Reproduce the data in its entirety, exactly as supplied.
** START **
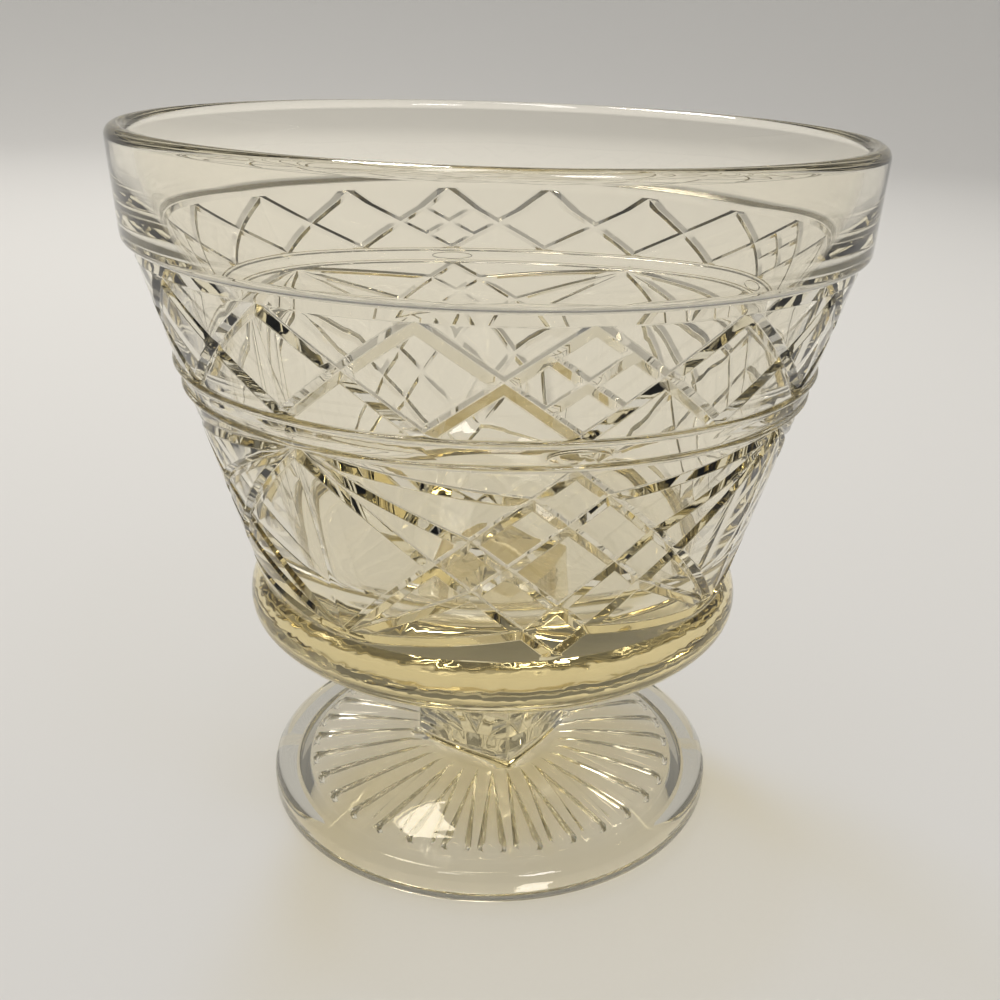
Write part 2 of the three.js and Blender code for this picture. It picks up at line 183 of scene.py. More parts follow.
def stem_outline(bm, corner_radius, height):
    """The face of the square stem at a height, with bowed sides and its corners in line
    with the pattern of the bowl."""
    corners = bmesh.ops.create_circle(bm, segments=4, radius=corner_radius)["verts"]
    places = [corner.co.copy() for corner in corners]
    sides = dict.fromkeys(edge for corner in corners for edge in corner.link_edges)
    split = bmesh.ops.subdivide_edges(bm, edges=list(sides), cuts=STEM_SIDE_CUTS)
    points = dict.fromkeys(
        item for item in split["geom"] + split["geom_inner"]
        if isinstance(item, bmesh.types.BMVert))
    half_side = corner_radius * math.sqrt(0.5)
    for point in points:
        out = Vector((math.copysign(1, point.co.x), math.copysign(1, point.co.y), 0)).normalized()
        along = (point.co - out * half_side).length / half_side
        if along < 1 - MERGE:
            point.co += out * STEM_SIDE_BOW * (1 - along ** 2)
    edges = dict.fromkeys(edge for point in points for edge in point.link_edges)
    face = bmesh.ops.contextual_create(bm, geom=list(edges))["faces"][0]
    sharp = [point for point in face.verts
             if any((point.co - place).length < MERGE for place in places)]
    bmesh.ops.bevel(
        bm, geom=sharp, offset=STEM_CORNER_ROUND, offset_type="OFFSET", segments=STEM_CORNER_STEPS,
        profile=0.5, affect="VERTICES", clamp_overlap=True, material=-1,
    )
    face = next(face for face in bm.faces if len(face.verts) > 4 * STEM_SIDE_CUTS
                and abs(face.calc_center_median().z) < MERGE
                and face.calc_center_median().length < NEAR_MIDDLE)
    bmesh.ops.translate(bm, vec=(0, 0, height), verts=face.verts)
    return face


def widen(bm, edges, scale, lift):
    """Extrudes an outline, scales the new outline and lifts it. Returns its edges."""
    made = bmesh.ops.extrude_edge_only(bm, edges=edges)["geom"]
    points = [item for item in made if isinstance(item, bmesh.types.BMVert)]
    ring = set(points)
    bmesh.ops.scale(bm, vec=(scale, scale, 1), verts=points)
    bmesh.ops.translate(bm, vec=(0, 0, lift), verts=points)
    return [item for item in made if isinstance(item, bmesh.types.BMEdge)
            and item.verts[0] in ring and item.verts[1] in ring]


def circle_edges(bm, radius, height):
    """The edges of the turned circle at a radius and a height."""
    def on_circle(point):
        return abs(point.co.xy.length - radius) < MERGE and abs(point.co.z - height) < MERGE
    return [edge for edge in bm.edges if all(on_circle(point) for point in edge.verts)]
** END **
## Result of this exercise
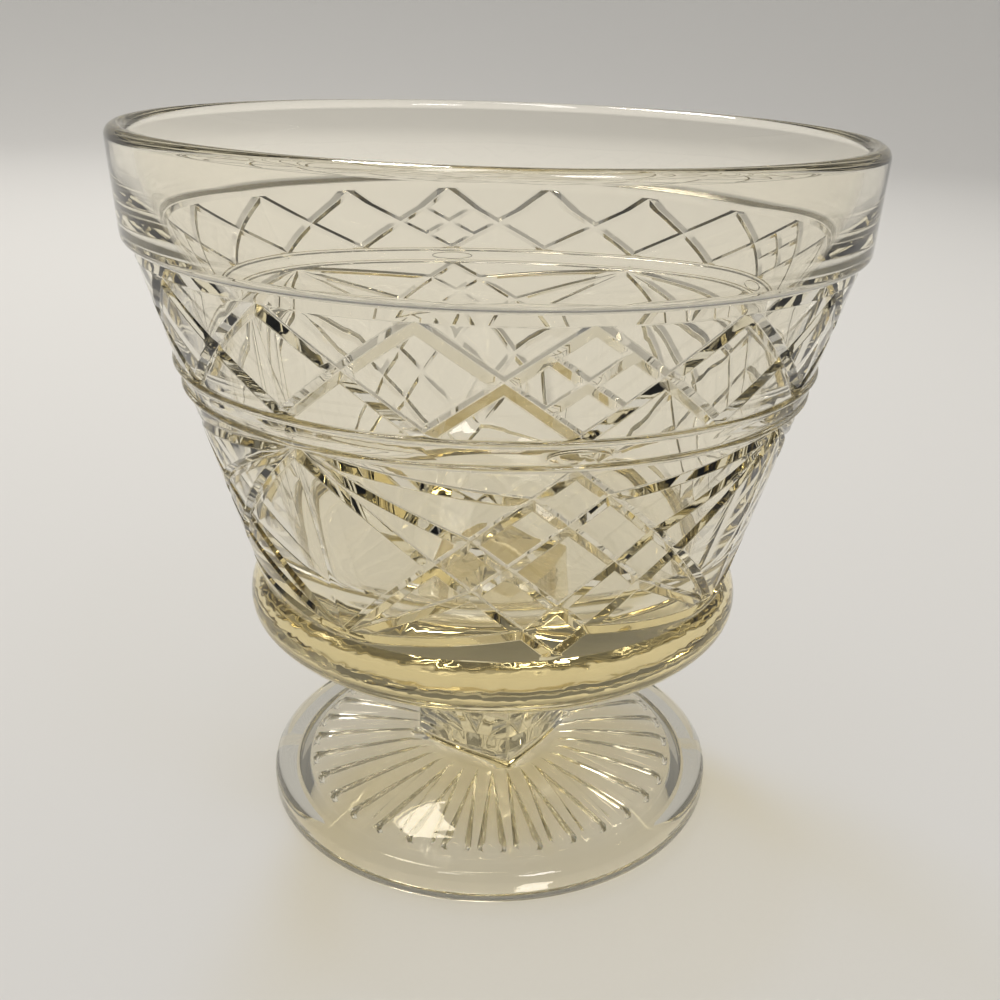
Write part 2 of the three.js and Blender code for this picture. It picks up at line 183 of scene.py. More parts follow.
def stem_outline(bm, corner_radius, height):
    """The face of the square stem at a height, with bowed sides and its corners in line
    with the pattern of the bowl."""
    corners = bmesh.ops.create_circle(bm, segments=4, radius=corner_radius)["verts"]
    places = [corner.co.copy() for corner in corners]
    sides = dict.fromkeys(edge for corner in corners for edge in corner.link_edges)
    split = bmesh.ops.subdivide_edges(bm, edges=list(sides), cuts=STEM_SIDE_CUTS)
    points = dict.fromkeys(
        item for item in split["geom"] + split["geom_inner"]
        if isinstance(item, bmesh.types.BMVert))
    half_side = corner_radius * math.sqrt(0.5)
    for point in points:
        out = Vector((math.copysign(1, point.co.x), math.copysign(1, point.co.y), 0)).normalized()
        along = (point.co - out * half_side).length / half_side
        if along < 1 - MERGE:
            point.co += out * STEM_SIDE_BOW * (1 - along ** 2)
    edges = dict.fromkeys(edge for point in points for edge in point.link_edges)
    face = bmesh.ops.contextual_create(bm, geom=list(edges))["faces"][0]
    sharp = [point for point in face.verts
             if any((point.co - place).length < MERGE for place in places)]
    bmesh.ops.bevel(
        bm, geom=sharp, offset=STEM_CORNER_ROUND, offset_type="OFFSET", segments=STEM_CORNER_STEPS,
        profile=0.5, affect="VERTICES", clamp_overlap=True, material=-1,
    )
    face = next(face for face in bm.faces if len(face.verts) > 4 * STEM_SIDE_CUTS
                and abs(face.calc_center_median().z) < MERGE
                and face.calc_center_median().length < NEAR_MIDDLE)
    bmesh.ops.translate(bm, vec=(0, 0, height), verts=face.verts)
    return face


def widen(bm, edges, scale, lift):
    """Extrudes an outline, scales the new outline and lifts it. Returns its edges."""
    made = bmesh.ops.extrude_edge_only(bm, edges=edges)["geom"]
    points = [item for item in made if isinstance(item, bmesh.types.BMVert)]
    ring = set(points)
    bmesh.ops.scale(bm, vec=(scale, scale, 1), verts=points)
    bmesh.ops.translate(bm, vec=(0, 0, lift), verts=points)
    return [item for item in made if isinstance(item, bmesh.types.BMEdge)
            and item.verts[0] in ring and item.verts[1] in ring]


def circle_edges(bm, radius, height):
    """The edges of the turned circle at a radius and a height."""
    def on_circle(point):
        return abs(point.co.xy.length - radius) < MERGE and abs(point.co.z - height) < MERGE
    return [edge for edge in bm.edges if all(on_circle(point) for point in edge.verts)]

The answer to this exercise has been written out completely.